[Begin GIVEN MATERIAL]

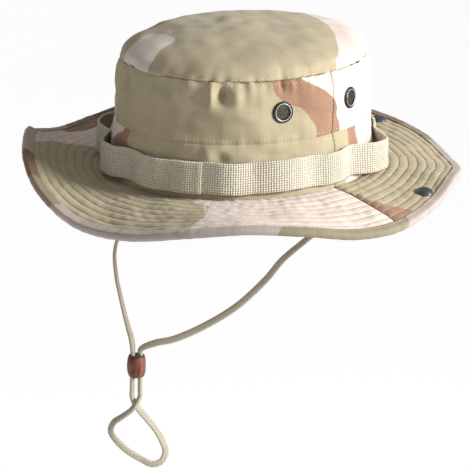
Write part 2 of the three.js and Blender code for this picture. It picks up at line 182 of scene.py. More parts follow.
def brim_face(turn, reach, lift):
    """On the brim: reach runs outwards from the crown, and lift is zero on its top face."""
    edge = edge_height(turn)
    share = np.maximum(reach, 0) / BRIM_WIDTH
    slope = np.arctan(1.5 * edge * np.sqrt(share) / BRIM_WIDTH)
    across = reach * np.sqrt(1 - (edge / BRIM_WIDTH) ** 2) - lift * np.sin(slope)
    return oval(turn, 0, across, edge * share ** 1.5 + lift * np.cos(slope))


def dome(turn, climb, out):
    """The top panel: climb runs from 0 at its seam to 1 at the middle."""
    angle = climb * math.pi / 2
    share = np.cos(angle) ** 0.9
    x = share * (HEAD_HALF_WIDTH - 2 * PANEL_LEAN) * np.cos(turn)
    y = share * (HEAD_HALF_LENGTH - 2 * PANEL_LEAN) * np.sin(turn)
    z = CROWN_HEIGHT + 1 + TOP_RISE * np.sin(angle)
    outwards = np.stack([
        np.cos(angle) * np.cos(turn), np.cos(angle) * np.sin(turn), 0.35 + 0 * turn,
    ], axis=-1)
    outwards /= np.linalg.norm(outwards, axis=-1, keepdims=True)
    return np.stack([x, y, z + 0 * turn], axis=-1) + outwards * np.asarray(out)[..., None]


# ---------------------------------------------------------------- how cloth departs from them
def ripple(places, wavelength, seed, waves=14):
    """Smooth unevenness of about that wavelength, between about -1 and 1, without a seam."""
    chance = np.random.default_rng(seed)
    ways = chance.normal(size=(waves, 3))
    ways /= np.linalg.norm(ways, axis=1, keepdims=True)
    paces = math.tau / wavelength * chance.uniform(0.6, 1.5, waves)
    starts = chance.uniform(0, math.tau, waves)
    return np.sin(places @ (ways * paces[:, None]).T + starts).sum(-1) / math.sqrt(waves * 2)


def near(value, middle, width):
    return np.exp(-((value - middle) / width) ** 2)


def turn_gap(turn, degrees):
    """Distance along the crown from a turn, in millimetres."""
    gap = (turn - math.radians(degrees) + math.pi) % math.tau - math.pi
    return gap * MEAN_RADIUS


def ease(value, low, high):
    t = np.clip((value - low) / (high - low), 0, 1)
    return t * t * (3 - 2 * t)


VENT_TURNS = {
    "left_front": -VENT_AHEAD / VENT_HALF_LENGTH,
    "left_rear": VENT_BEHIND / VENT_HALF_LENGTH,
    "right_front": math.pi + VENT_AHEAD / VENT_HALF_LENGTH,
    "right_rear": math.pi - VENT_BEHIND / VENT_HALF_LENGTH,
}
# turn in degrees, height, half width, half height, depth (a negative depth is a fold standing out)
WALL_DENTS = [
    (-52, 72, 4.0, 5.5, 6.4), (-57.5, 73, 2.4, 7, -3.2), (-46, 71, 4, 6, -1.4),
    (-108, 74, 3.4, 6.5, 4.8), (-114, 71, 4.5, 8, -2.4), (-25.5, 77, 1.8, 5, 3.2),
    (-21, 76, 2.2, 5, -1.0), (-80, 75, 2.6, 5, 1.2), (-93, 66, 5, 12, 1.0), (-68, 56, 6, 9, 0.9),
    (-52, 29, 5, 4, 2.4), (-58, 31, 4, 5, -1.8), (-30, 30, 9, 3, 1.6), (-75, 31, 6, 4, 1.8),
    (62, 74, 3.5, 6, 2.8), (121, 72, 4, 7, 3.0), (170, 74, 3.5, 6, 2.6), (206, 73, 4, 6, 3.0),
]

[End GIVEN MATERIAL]

WHAT YOU NEED TO DO. Copy out each line exactly as written.

TASK ANSWER.
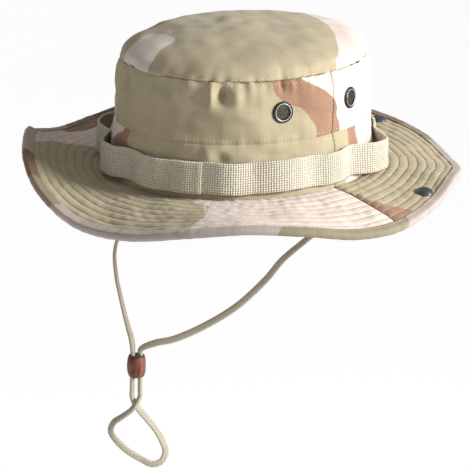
Write part 2 of the three.js and Blender code for this picture. It picks up at line 182 of scene.py. More parts follow.
def brim_face(turn, reach, lift):
    """On the brim: reach runs outwards from the crown, and lift is zero on its top face."""
    edge = edge_height(turn)
    share = np.maximum(reach, 0) / BRIM_WIDTH
    slope = np.arctan(1.5 * edge * np.sqrt(share) / BRIM_WIDTH)
    across = reach * np.sqrt(1 - (edge / BRIM_WIDTH) ** 2) - lift * np.sin(slope)
    return oval(turn, 0, across, edge * share ** 1.5 + lift * np.cos(slope))


def dome(turn, climb, out):
    """The top panel: climb runs from 0 at its seam to 1 at the middle."""
    angle = climb * math.pi / 2
    share = np.cos(angle) ** 0.9
    x = share * (HEAD_HALF_WIDTH - 2 * PANEL_LEAN) * np.cos(turn)
    y = share * (HEAD_HALF_LENGTH - 2 * PANEL_LEAN) * np.sin(turn)
    z = CROWN_HEIGHT + 1 + TOP_RISE * np.sin(angle)
    outwards = np.stack([
        np.cos(angle) * np.cos(turn), np.cos(angle) * np.sin(turn), 0.35 + 0 * turn,
    ], axis=-1)
    outwards /= np.linalg.norm(outwards, axis=-1, keepdims=True)
    return np.stack([x, y, z + 0 * turn], axis=-1) + outwards * np.asarray(out)[..., None]


# ---------------------------------------------------------------- how cloth departs from them
def ripple(places, wavelength, seed, waves=14):
    """Smooth unevenness of about that wavelength, between about -1 and 1, without a seam."""
    chance = np.random.default_rng(seed)
    ways = chance.normal(size=(waves, 3))
    ways /= np.linalg.norm(ways, axis=1, keepdims=True)
    paces = math.tau / wavelength * chance.uniform(0.6, 1.5, waves)
    starts = chance.uniform(0, math.tau, waves)
    return np.sin(places @ (ways * paces[:, None]).T + starts).sum(-1) / math.sqrt(waves * 2)


def near(value, middle, width):
    return np.exp(-((value - middle) / width) ** 2)


def turn_gap(turn, degrees):
    """Distance along the crown from a turn, in millimetres."""
    gap = (turn - math.radians(degrees) + math.pi) % math.tau - math.pi
    return gap * MEAN_RADIUS


def ease(value, low, high):
    t = np.clip((value - low) / (high - low), 0, 1)
    return t * t * (3 - 2 * t)


VENT_TURNS = {
    "left_front": -VENT_AHEAD / VENT_HALF_LENGTH,
    "left_rear": VENT_BEHIND / VENT_HALF_LENGTH,
    "right_front": math.pi + VENT_AHEAD / VENT_HALF_LENGTH,
    "right_rear": math.pi - VENT_BEHIND / VENT_HALF_LENGTH,
}
# turn in degrees, height, half width, half height, depth (a negative depth is a fold standing out)
WALL_DENTS = [
    (-52, 72, 4.0, 5.5, 6.4), (-57.5, 73, 2.4, 7, -3.2), (-46, 71, 4, 6, -1.4),
    (-108, 74, 3.4, 6.5, 4.8), (-114, 71, 4.5, 8, -2.4), (-25.5, 77, 1.8, 5, 3.2),
    (-21, 76, 2.2, 5, -1.0), (-80, 75, 2.6, 5, 1.2), (-93, 66, 5, 12, 1.0), (-68, 56, 6, 9, 0.9),
    (-52, 29, 5, 4, 2.4), (-58, 31, 4, 5, -1.8), (-30, 30, 9, 3, 1.6), (-75, 31, 6, 4, 1.8),
    (62, 74, 3.5, 6, 2.8), (121, 72, 4, 7, 3.0), (170, 74, 3.5, 6, 2.6), (206, 73, 4, 6, 3.0),
]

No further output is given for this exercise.